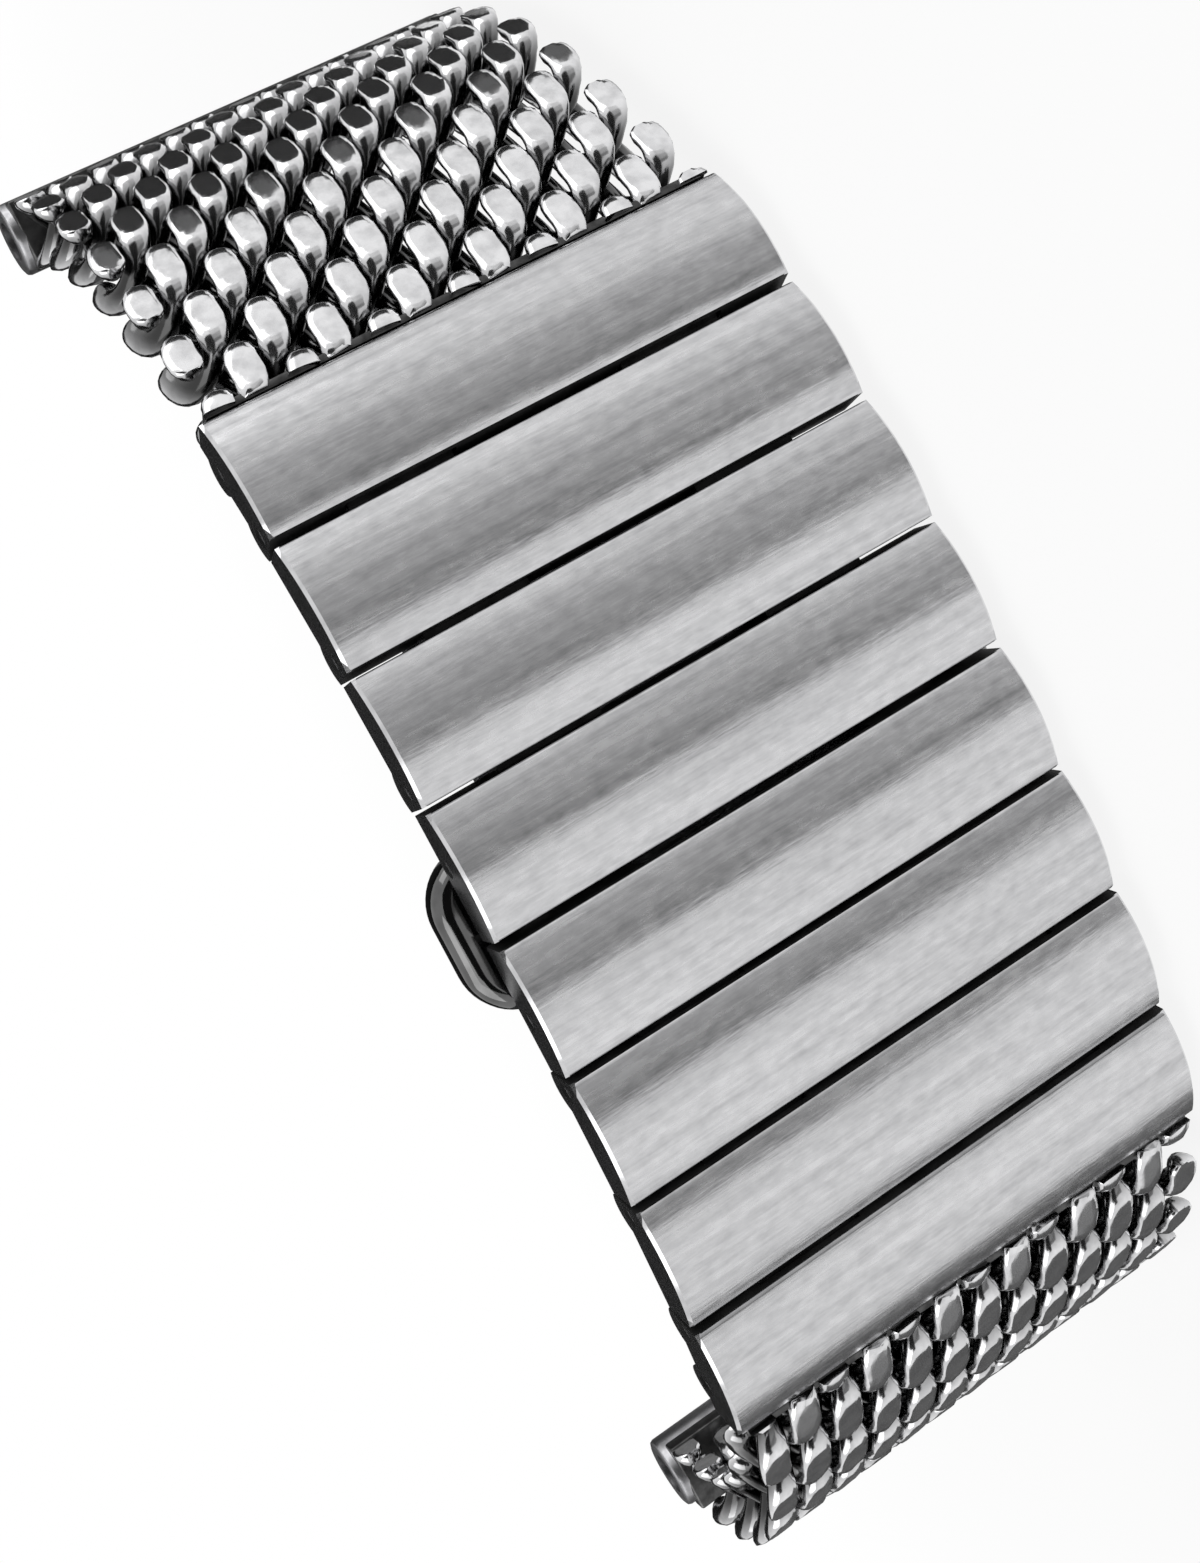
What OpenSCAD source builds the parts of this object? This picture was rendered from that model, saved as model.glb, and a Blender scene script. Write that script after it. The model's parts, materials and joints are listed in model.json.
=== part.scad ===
// Woven metal watch bracelet with solid bars over a two-arm folding clasp, lying on its side edge.
// The clasp faces -Y, the bars run along Z, and the loop closes round the wrist towards +Y.

/* [Band] */
// Width of the bars, along Z
bar_length = 22; // [21:0.5:23]
// Gap between two bars at the line of the pins
bar_gap = 0.18; // [0.12:0.01:0.25]
// Height of a bar's long edges over the line of the pins
bar_shoulder = 1.25; // [1.15:0.05:1.4]
// Rise of a bar's crown over its long edges
bar_crown = 0.55; // [0.4:0.05:0.7]
// Depth of a bar's inner face under the line of the pins
bar_depth = 0.5; // [0.4:0.05:0.6]
// Chamfer along a bar's two ends
bar_chamfer = 0.3; // [0.1:0.05:0.5]

/* [Hinges of the bars] */
// Radius of the lobes that hold a hinge pin
lobe_r = 1.0; // [0.85:0.05:1]
// Radius of the tongues that turn on a hinge pin
tongue_r = 0.8; // [0.7:0.05:0.8]
// Radius of a hinge pin
pin_r = 0.4; // [0.3:0.05:0.45]
// Running clearance between a pin and the bore that turns on it
pin_clearance = 0.03; // [0.02:0.01:0.06]
// Clearance between parts that pass each other
part_clearance = 0.1; // [0.06:0.01:0.12]

/* [Clasp] */
// Thickness of a folding arm
arm_t = 0.9; // [0.7:0.05:0.95]
// Width of a folding arm
arm_w = 14; // [12:0.5:15]
// Thickness of the centre blade
blade_t = 0.9; // [0.7:0.05:1.1]
// Width of the centre blade and the latch block
blade_w = 16; // [15.5:0.5:17]
// Radius of the hinge knuckles at the blade's ends
hinge_r = 0.98; // [0.9:0.02:1]
// Radius of the hinge pins at the blade's ends
hinge_pin_r = 0.5; // [0.35:0.05:0.55]
// Half the length of the latch block along the band
block_half = 3.4; // [3:0.1:3.4]

/* [Buttons] */
// Length of a button's head along the band
button_l = 6.2; // [4:0.1:6.6]
// Height of a button's head
button_h = 1.9; // [1.5:0.1:1.9]
// How far a button stands out past the ends of the bars
button_proud = 1.0; // [0.8:0.1:1.4]
// Radius of a button's stem
stem_r = 0.5; // [0.3:0.05:0.5]

/* [Mesh] */
// Diameter of the wire
wire_d = 0.94; // [0.8:0.02:0.94]
// Distance between two turns of one coil
coil_pitch = 3.36; // [3.3:0.06:3.36]
// Distance between two coils along the band
row_pitch = 1.55; // [1.53:0.01:1.57]
// Length of the cut ends of each wire
wire_tail = 0.3; // [0.05:0.05:0.4]

/* [Spring bar ends] */
// Radius of the bore for a spring bar
spring_bar_r = 0.9; // [0.7:0.05:1]
// Outer radius of the tube round that bore
lug_tube_r = 1.6; // [1.5:0.05:1.7]

/* [Hidden] */
home = [-1.455, -10.42, 0];
mid_z = button_proud + bar_length / 2;
low_z = button_proud;
high_z = button_proud + bar_length;
arc_fn = 96;
ring_fn = 48;
bar_w = 4.92;
nose = 0.65;
bar_far = bar_w - nose;
bar_pitch = bar_w + bar_gap;
first_pin = 0.79;
crown_r = (pow(bar_w / 2, 2) + pow(bar_crown, 2)) / (2 * bar_crown);
slot_r = tongue_r + part_clearance;
tongue_low = [mid_z - 7.9, mid_z - 3.6];
tongue_high = [mid_z + 3.6, mid_z + 7.9];
// Directions of the four bars of one half, from the clasp's middle outwards
bar_dir = [1.5, 5.5, 11, 18.5];
arm_pin_x = 3.0;
arm_pin_z = [mid_z - 5, mid_z + 5];
lug_in = 0.2;
mesh_pin_in = 1.4;
mesh_pin_y = 0.25;
pocket_z = [low_z + 1.6, high_z - 1.6];
plate_gap = 0.1;
plate_t = 0.35;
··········
** WHAT THE TASK ASKS **
Return exactly the opening lines of the listing above, ending with the line that has "bar_chamfer = 0.3; // [0.1:0.05:0.5]".

** FINAL RESULT **
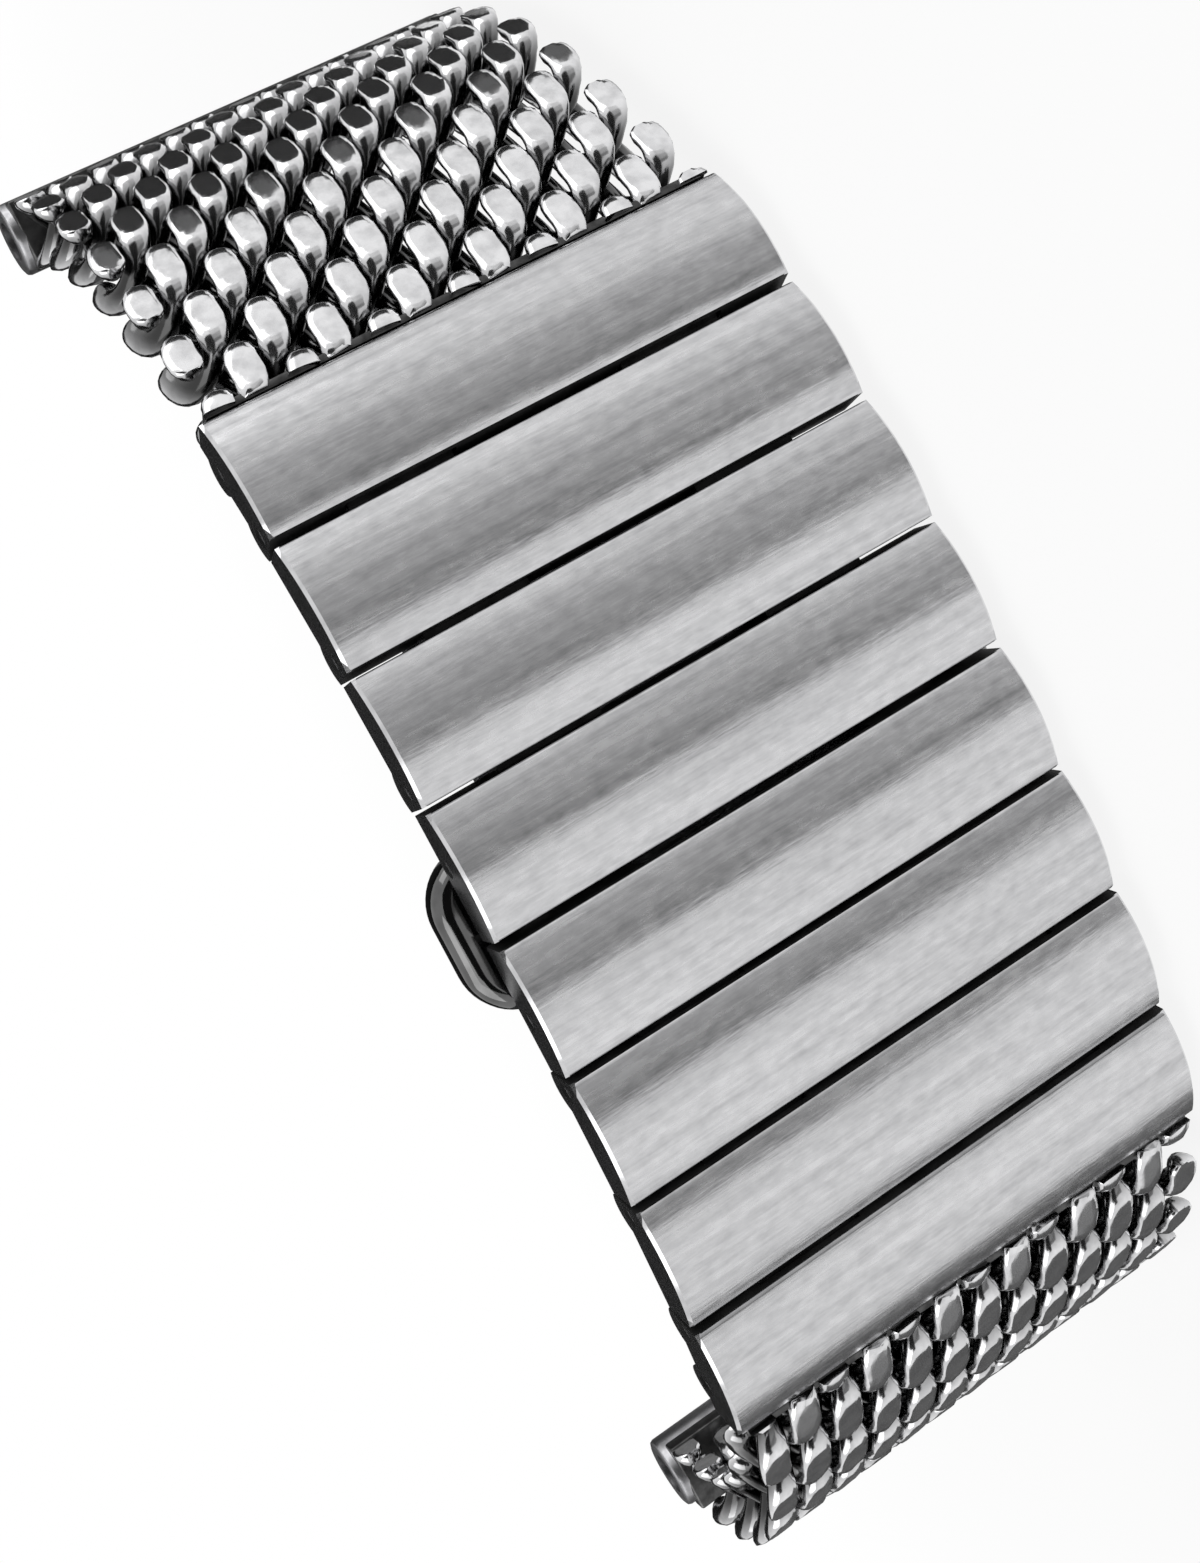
What OpenSCAD source builds the parts of this object? This picture was rendered from that model, saved as model.glb, and a Blender scene script. Write that script after it. The model's parts, materials and joints are listed in model.json.
=== part.scad ===
// Woven metal watch bracelet with solid bars over a two-arm folding clasp, lying on its side edge.
// The clasp faces -Y, the bars run along Z, and the loop closes round the wrist towards +Y.

/* [Band] */
// Width of the bars, along Z
bar_length = 22; // [21:0.5:23]
// Gap between two bars at the line of the pins
bar_gap = 0.18; // [0.12:0.01:0.25]
// Height of a bar's long edges over the line of the pins
bar_shoulder = 1.25; // [1.15:0.05:1.4]
// Rise of a bar's crown over its long edges
bar_crown = 0.55; // [0.4:0.05:0.7]
// Depth of a bar's inner face under the line of the pins
bar_depth = 0.5; // [0.4:0.05:0.6]
// Chamfer along a bar's two ends
bar_chamfer = 0.3; // [0.1:0.05:0.5]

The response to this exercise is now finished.